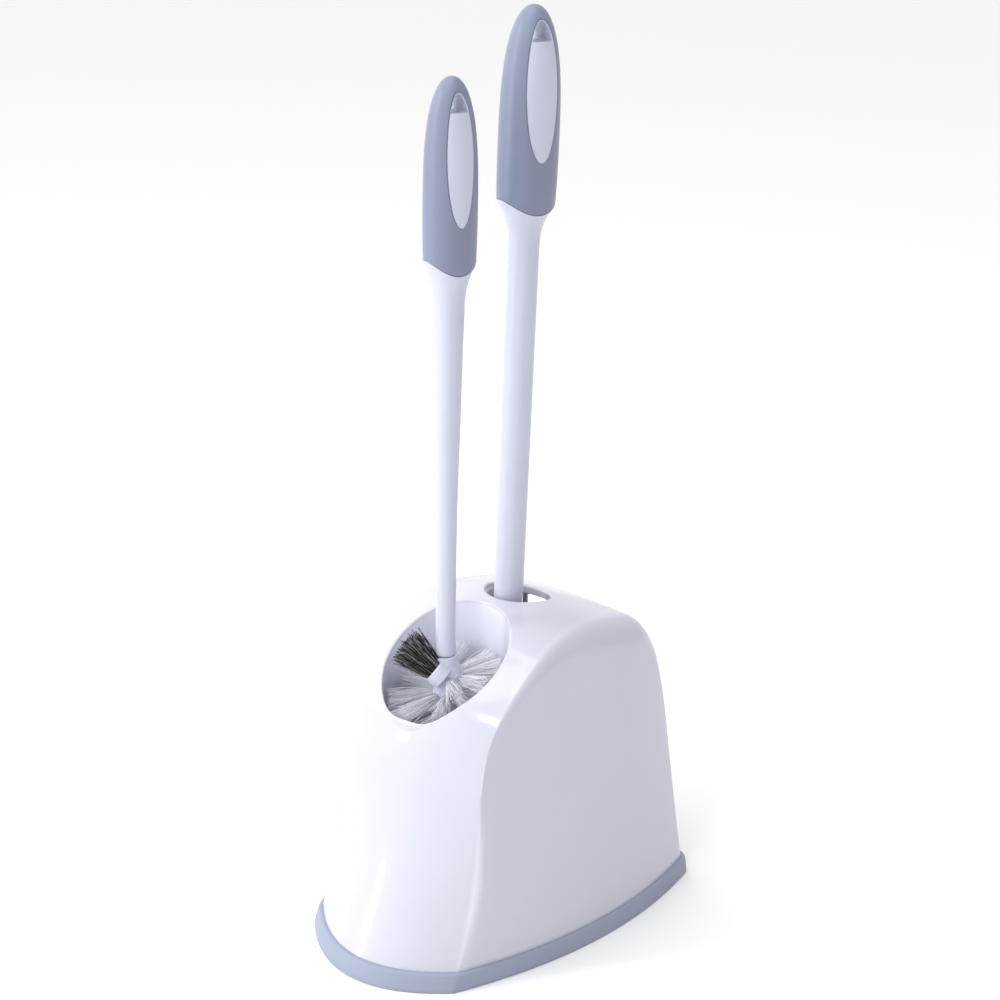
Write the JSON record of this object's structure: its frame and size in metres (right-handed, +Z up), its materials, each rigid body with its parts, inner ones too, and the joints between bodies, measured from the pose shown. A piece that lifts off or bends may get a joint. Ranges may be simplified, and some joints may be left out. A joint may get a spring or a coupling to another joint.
{
  "type": "toilet brush holder",
  "caption": "Toilet brush and plunger caddy: arched white hood on a soft grey foot trim, brush in a front cup, long-handled plunger through a ring hole, grey sleeve grips.",
  "frame": {"origin": "on the floor, in the middle of the set's bounding box", "axes": "+Z up along the handles, -Y towards the brush side, +X across the caddy's width"},
  "size_m": [0.1858, 0.2494, 0.5797],
  "materials": {
    "white_shell": "glossy white injection-moulded plastic with a faint cool tint",
    "white_plastic": "smooth semi-gloss white plastic",
    "grey_grip": "soft satin blue-grey overmoulded grip",
    "grey_trim": "matte blue-grey soft trim",
    "cup_rubber": "matte dark rubber",
    "white_bristle": "white nylon filaments",
    "dark_bristle": "mixed dark and light grey nylon filaments"
  },
  "bodies": {
    "plunger": {"plunger_handle": "white_plastic", "plunger_grip": "grey_grip", "plunger_cup": "cup_rubber"},
    "caddy": {"caddy_shell": "white_shell", "brush_well": "white_shell", "base_trim": "grey_trim"},
    "brush": {"brush_handle": "white_plastic", "brush_grip": "grey_grip", "brush_hub": "white_plastic", "tufts_lower": "white_bristle", "tufts_middle": "white_bristle", "tufts_upper": "white_bristle", "rim_tuft": "dark_bristle"}
  },
  "joints": [
    {"name": "caddy_lift", "type": "slide", "parent": "plunger", "child": "caddy", "axis": [0, 0, 1], "range_m": [0, 0.42]},
    {"name": "brush_lift", "type": "slide", "parent": "caddy", "child": "brush", "axis": [0, 0, 1], "range_m": [0, 0.3]}
  ]
}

WHAT IS REQUIRED :: Write only the number of lines that include "materials".

ANSWER IN FULL :: 2